The Partner & Doula Team
Some families struggle with understanding how a doula will fit into their birth. Will she take over? Push the partner to the backseat? It can be difficult to determine if professional labor support is right for your family as you look toward the unknown experience of birth. I ask each partner what level of support he/she plans to provide during labor and delivery. Some partners want to offer physical, verbal, and emotional support. Other partners are more comfortable providing emotional support only. These are both valid levels of support. I strive to fill in the gaps for each family, and help to "smooth out the rough edges" for a more positive birth experience.
I can offer the partner assistance to incorporate childbirth education knowledge and personal preferences into the reality of the birth room. I can assist with guidance for specific positions and techniques suited to different stages of labor. Many partners find the reassurance provided by a doula's presence invaluable. Labor and delivery can be an overwhelming experience. Having a doula who is comfortable in the hospital, understands labor and delivery, breaks down medical language into layman's terms, and helps facilitate questions can prove helpful for partners
Partners who plan to do the majority of hands-on labor support can benefit from doula support. In this scenario the partner is in the forefront and the doula is in the background. She steps in when needed to provide gentle support and guidance. Labor is often long and taxing, and having an additional support person can allow the partner time to take a restroom break, eat, and update family.
Some partners plan to share labor support equally with their doula. The partner and doula trade off providing hands-on help, verbal encouragement, and caring support.

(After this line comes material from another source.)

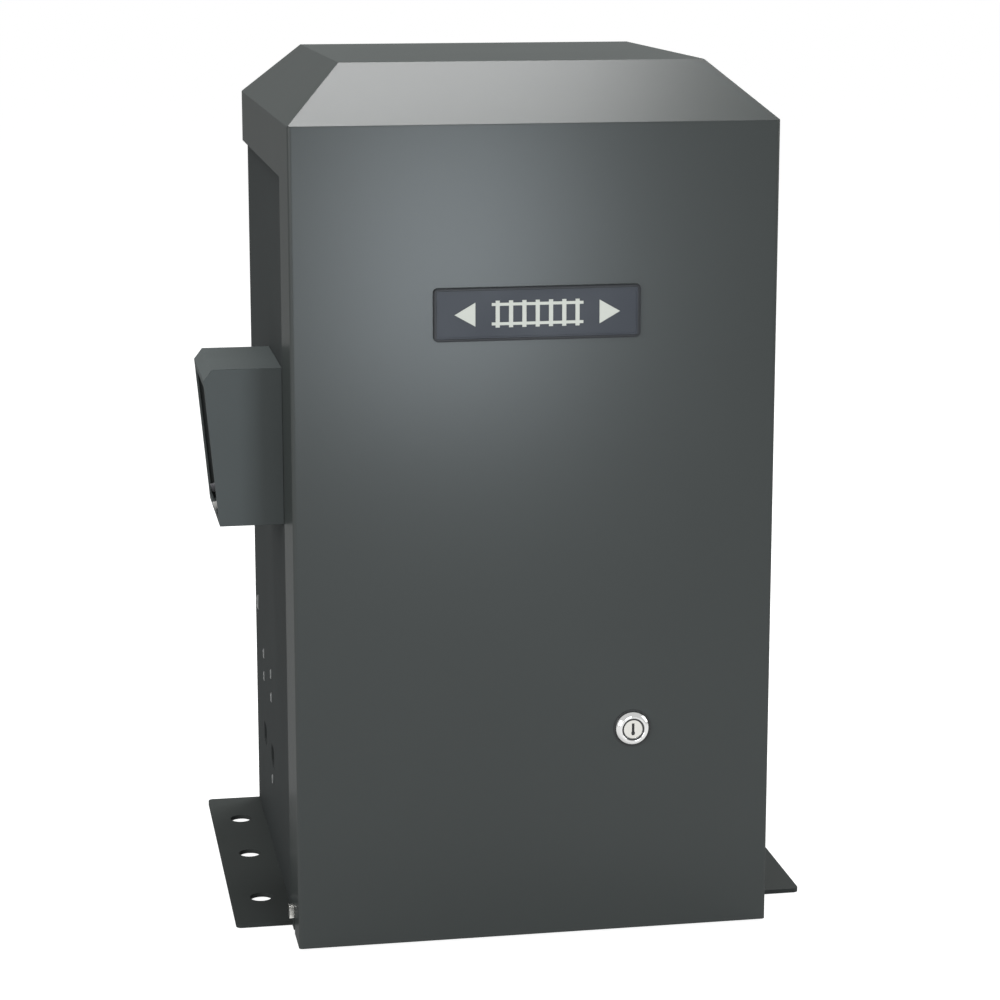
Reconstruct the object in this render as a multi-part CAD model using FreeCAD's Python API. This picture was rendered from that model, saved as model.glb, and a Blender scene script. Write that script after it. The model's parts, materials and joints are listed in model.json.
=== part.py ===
"""Sliding gate motor: a chain-drive gate operator in a lift-off sheet-steel cover.

Frame: millimetres, +Z up, the cover's front faces -Y. The origin is the centre of the four
corner anchor holes, on the underside of the base plate.
"""
import FreeCAD, Part
import math
import os

V = FreeCAD.Vector
X_AXIS, Y_AXIS, Z_AXIS = V(1, 0, 0), V(0, 1, 0), V(0, 0, 1)

# ---------------------------------------------------------------- driving dimensions
# Cover: front panel, side returns, hipped roof and skirt, folded from one gauge of sheet.
COVER_WIDTH = 330.0
COVER_DEPTH = 349.0
COVER_EDGE_Z = 563.0        # top edge of the front panel
COVER_BOTTOM_Z = 1.0
COVER_SHEET = 1.5
COVER_BEND = 2.5            # outer radius of its folded edges
COVER_REACH = 49.0          # how far the front panel stands ahead of the base plate
ROOF_RISE = 38.0
ROOF_SIDE_INSET = 40.0
ROOF_FRONT_INSET = 52.0
ROOF_BACK_INSET = 57.0
SKIRT_DEPTH = 37.5
RETURN_DEPTH = 57.0
FRONT_HEM = 12.0
COVER_GAP = 0.5             # cover's inside to the side walls
COVER_SEAT_GAP = 0.3        # roof's underside to the top corners of the side walls

# Base plate and its anchor holes.
BASE_WIDTH = 408.0
BASE_DEPTH = 276.0
BASE_SHEET = 3.0
ANCHOR_SPACING_X = 364.0
ANCHOR_SPACING_Y = 174.0
ANCHOR_MIDDLE_Y = 7.0
ANCHOR_HOLE_R = 8.0
CONDUIT_OPENING = (-10.0, 80.0, -124.0, -44.0)   # x from, x to, y from, y to
CONDUIT_CORNER_R = 12.0

# Side and rear walls.
WALL_SHEET = 2.0
WALL_FLANGE = 14.0
WALL_LEAD = 27.0            # side walls stand this far ahead of the base plate
BEND_R = 2.0                # inner radius of the folds in the chassis sheets
CHAIN_Z = 76.0
CHAIN_WINDOW_Y = (13.0, 71.0)
CHAIN_WINDOW_WIDTH = 20.0
CHAIN_WINDOW_HEIGHT = 16.0
CHAIN_WINDOW_CORNER_R = 3.0
REAR_WALL_FLANGE = 35.0
REAR_SCREW_Z = 170.0
VENT_COUNT = 9
VENT_LENGTH = 30.0
VENT_WIDTH = 5.0
VENT_PITCH = 29.0
VENT_DROP = 12.0            # from the skirt's lower edge up to the vents

# Cover studs, which the slots in the cover's returns drop over.
STUD_Y = -154.0
STUD_Z = 16.5
STUD_SHANK_R = 3.0
STUD_HEAD_R = 5.0
STUD_HEAD = 3.2

# Drive: output shaft, worm reducer, belt and motor.
OUTPUT_Z = 150.0
OUTPUT_SHAFT_R = 12.5
WORM_MODULE = 4.0
WHEEL_TEETH = 20
WORM_PITCH_R = 16.0
WHEEL_WIDTH = 18.0
WORM_HALF_LENGTH = 30.0
WORM_SHAFT_R = 7.5
MESH_THINNING = 0.35        # taken off each flank of worm and wheel
WHEEL_Y = -12.0             # plane of the worm's axis and the middle of the wheel
DRIVE_PLATE_Y = 36.0        # front face of the plate that carries the reducer
DRIVE_PLATE_SHEET = 4.0
DRIVE_PLATE_HALF_WIDTH = 96.0
HOUSING_WALL = 8.0
BELT_X = 119.0
BELT_CENTRES = 140.0        # worm shaft to motor shaft
DRIVEN_PULLEY_R = 60.0
MOTOR_PULLEY_R = 32.0
PULLEY_WIDTH = 20.0
BELT_TOP_WIDTH = 13.0
BELT_THICKNESS = 8.0
GROOVE_HALF_ANGLE = math.radians(18.0)
RUN_GAP = 0.05              # radial clearance of a shaft in its bore
BELT_GAP = 0.3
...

In this scenario the doula and partner will work in tandem to meet the laboring woman's needs. This allows for both partner and doula to take breaks, eat, update family, and rest as needed.
taking a step back
Partners who plan to take a less active labor support role can benefit from a doula. A partner may have personal reasons for providing less hands-on assistance, or he/she may have a specific reason which restricts their active participation (i.e. religious constraints, medical conditions). The partner will provide primary emotional support to the labor woman. The doula will provide hands-on support with physical comfort measures and verbal encouragement. This allows the partner to participate in the birth at their own comfort level. There is no replacement for the love and support a partner provides a laboring woman.